In 1492, a Spanish-based transatlantic maritime expedition led by Christopher Columbus encountered the Americas, continents which were largely unknown in Europe and outside the Old World political and economic system.
Now, Historians from the University of Bristol have discovered new convincing evidence about the first expedition led by England to North America in 1499.
Evidence of the expedition was hidden deep in huge rolls of parchment and only readable by the use of ultraviolet light.
“First time I read the roll, I almost missed it!” said Margaret Condon, from the University of Bristol-led Cabot Project.
“These rolls are beasts to deal with, but also precious and irreplaceable documents. Handling them, it sometimes feels like you’re wrestling, very gently, with an obstreperous baby elephant!”
Nine years ago, Evan Jones, from the University’s History Department, published a lost letter from King Henry VII that revealed that William Weston, a Bristol merchant, was preparing an expedition to the “new found land” with the King’s support.
His adventure took place only a year after Christopher Columbus first reached the mainland of South America and two years after the Venetian explorer Juan Caboto, arrived in North America from the Bristol.
The result of Caboto’s final expedition in 1498 is unknown, and it is not clear if any of the ships returned.
That may explain King Henry VII’s willingness to send another expedition the following year, led by one of Caboto’s officers, in this case, William Weston.
Dr. Evan Jones, along with Margaret Condon discovered that Weston received a reward of 30 pounds from the King in 1500 as a contribution to the merchant’s expenses for his exploration of the “nova terra” (the new land).

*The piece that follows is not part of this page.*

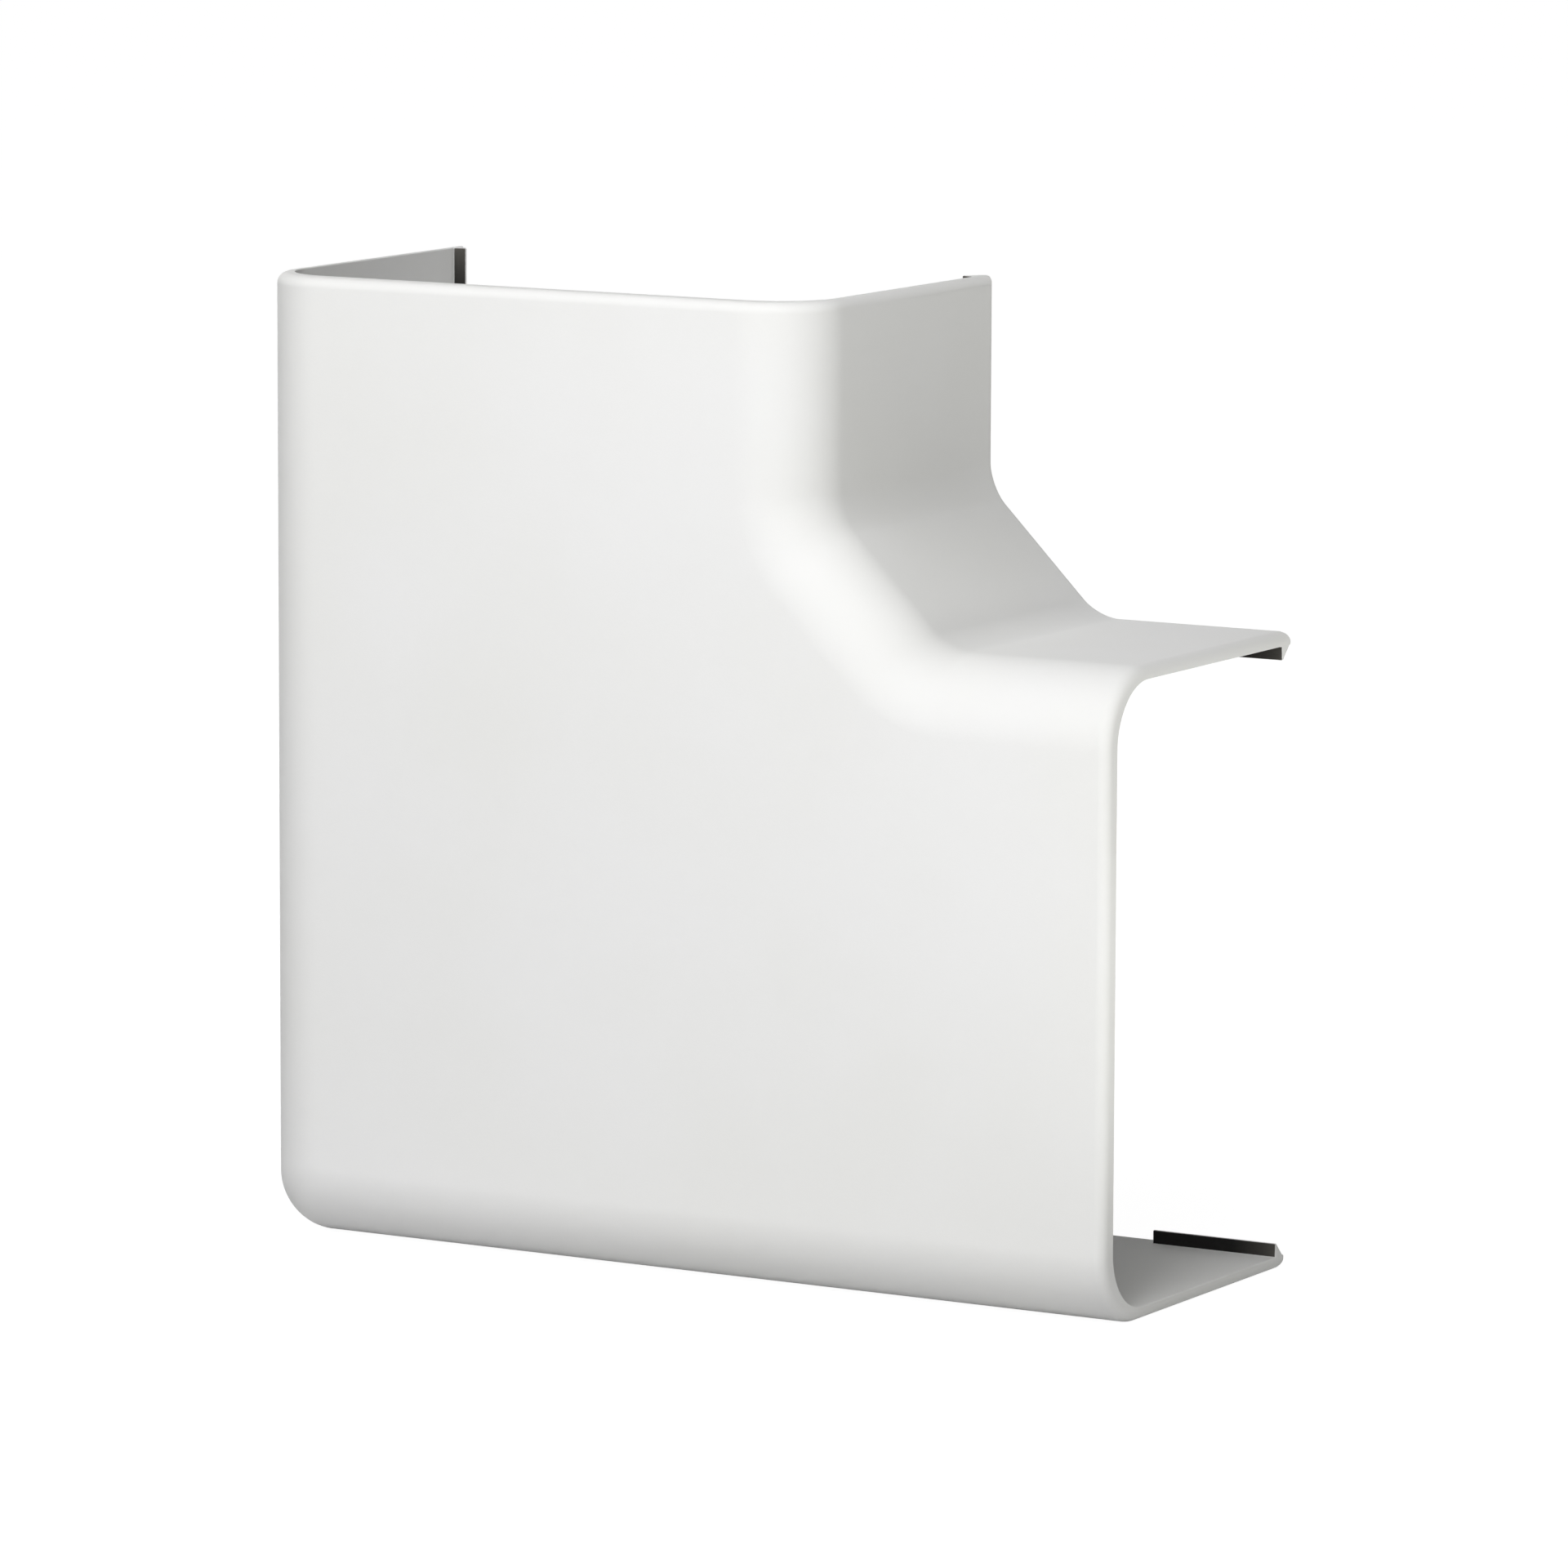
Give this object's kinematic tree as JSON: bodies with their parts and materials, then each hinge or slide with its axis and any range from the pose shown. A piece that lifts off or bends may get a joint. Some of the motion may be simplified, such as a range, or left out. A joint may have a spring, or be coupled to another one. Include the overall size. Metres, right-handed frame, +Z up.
{
  "type": "trunking flat angle",
  "caption": "Moulded L-shaped hood that turns wall trunking through a flat right angle, open behind and at both ends, with snap catches at the open ends.",
  "frame": {"origin": "centre of the bounding box's bottom face, on the plane that the bottom wall stands on", "axes": "+X to the right along the horizontal arm, +Y from the cover face towards the wall, +Z up along the vertical arm"},
  "size_m": [0.1524, 0.06, 0.1523],
  "materials": {
    "white_plastic": "satin, fine moulded surface"
  },
  "bodies": {
    "root": {"flat_angle_hood": "white_plastic"}
  },
  "joints": []
}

The reward was equivalent to a payment of approximately six years for a common laborer, suggesting that the king was satisfied with the result of the expedition.
Dr. Jones said: “Finding this new evidence is wonderful! What’s amazing about these early Bristol voyages is how little we’ve ever known about them.”
“Cabot’s voyages have been famous since Elizabethan times and were used to justify England’s later colonization of North America. But we’ve never known the identity of his English supporters. Until recently, we didn’t even know that there was an expedition in 1499.”
The discovery was made possible thanks to the meticulous detective work of Margaret Condon, who tracked official fiscal registers. Each one takes the form of a huge roll of parchment, made from the skin of more than two hundred sheep.
Each ‘membrane’ in this roll is two meters long, while the note itself was so faint it is only legible under ultra violet light.
The new study was published online Oct. 2 in the journal Historical Research.